1. Distinction from Public Fund Subsidies: The Supreme Court observed that in both Sahney Steel and Ponni Sugars, the subsidies were grants-in-aid from public funds (government schemes). In contrast, the subvention in the present case was a voluntary contribution from the parent company to its subsidiary. The Court emphasized that this distinction is crucial because the nature and purpose of the payment differ fundamentally.

2. Capital Protection Purpose: The Court reasoned that the voluntary payments made by the parent company to its loss-making Indian subsidiary could be understood as payments made to protect the parent’s capital investment in the subsidiary. If the subsidiary were to fail, the parent would lose its entire capital investment. Therefore, the subvention was not a mere revenue inflow but a strategic measure to safeguard the parent’s capital base. This reasoning aligns with the principle that receipts intended to preserve or enhance the capital structure of a business are capital in nature.

3. Reliance on Delhi High Court Precedent: The Supreme Court expressed its respectful agreement with the Delhi High Court’s decision in CIT vs. Handicrafts & Handlooms Export Corporation of India Ltd. , which held that voluntary payments from a parent to a subsidiary for capital protection are capital receipts.

Decision and Conclusion

The Supreme Court allowed the appeals, set aside the High Court’s order, and held that the subvention payments received by the assessee for the assessment years 1999-2000 to 2001-02 were capital receipts and not taxable as revenue income. The Court clarified that the principle from Sahney Steel and Ponni Sugars does not apply mechanically to all situations, especially when the payment is a voluntary intra-group contribution aimed at protecting capital investment.

Implications of the Judgment

This judgment is a significant victory for multinational corporations and their Indian subsidiaries. It provides a clear framework for the tax treatment of financial support from parent companies:

Tax Certainty: The ruling offers much-needed clarity that voluntary subvention payments to loss-making subsidiaries are not automatically taxable as revenue. This reduces litigation and provides predictability for cross-border corporate financing.
Capital vs. Revenue Test: The decision emphasizes that the purpose of the payment is paramount. If the payment is made to protect the parent’s capital investment, it is a capital receipt. This is a fact-specific test that requires careful documentation of the business rationale.
Distinction from Government Subsidies: The Court has drawn a clear line between voluntary intra-group payments and government subsidies, ensuring that the latter’s tax treatment does not apply to the former.
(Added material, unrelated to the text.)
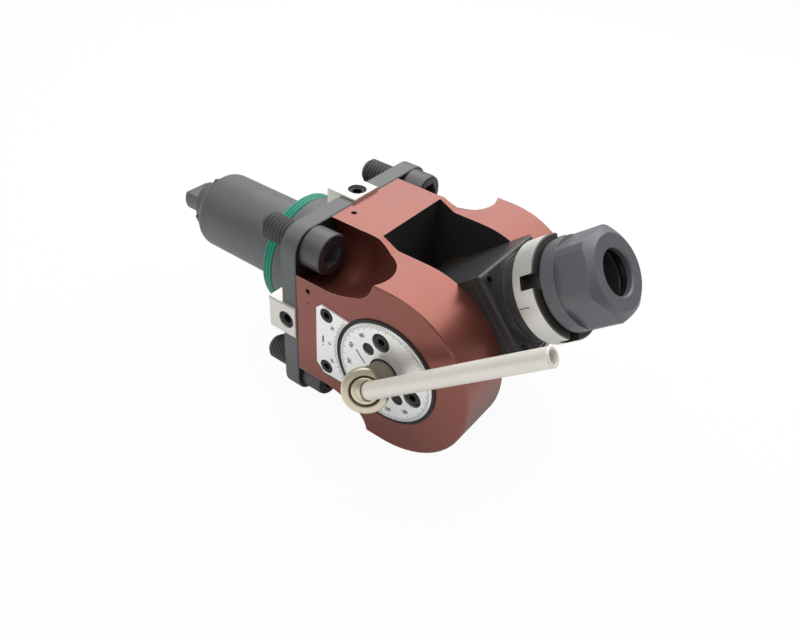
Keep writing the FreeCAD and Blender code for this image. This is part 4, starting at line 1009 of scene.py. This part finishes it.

Frequently Asked Questions

What is a subvention payment in the context of this case?
A subvention payment is a voluntary financial contribution made by a parent company to its subsidiary, typically to support the subsidiary’s operations or cover its losses. In this case, the German parent made such payments to its loss-making Indian subsidiary.
Why did the Supreme Court rule in favor of the assessee?
The Court held that the subvention was a capital receipt because it was made to protect the parent company’s capital investment in the subsidiary. The Court distinguished this from government subsidies, which are often treated as revenue receipts.
Does this judgment apply to all payments from a parent to a subsidiary?
No. The judgment applies specifically to voluntary payments made to a loss-making subsidiary for the purpose of capital protection. Each case will be decided based on its facts, and the taxpayer must demonstrate the capital protection purpose.
How does this ruling affect the assessment order by the AO?
The AO had treated the subvention as a revenue receipt, leading to a tax demand. The Supreme Court’s decision effectively nullifies that assessment order for the relevant years, meaning the assessee does not have to pay tax on those amounts.
What is the significance of the ITAT and High Court decisions in this case?
The ITAT had initially ruled in favor of the assessee, but the High Court reversed that decision. The Supreme Court ultimately restored the ITAT’s view, highlighting the importance of the factual distinction between public subsidies and private intra-group payments.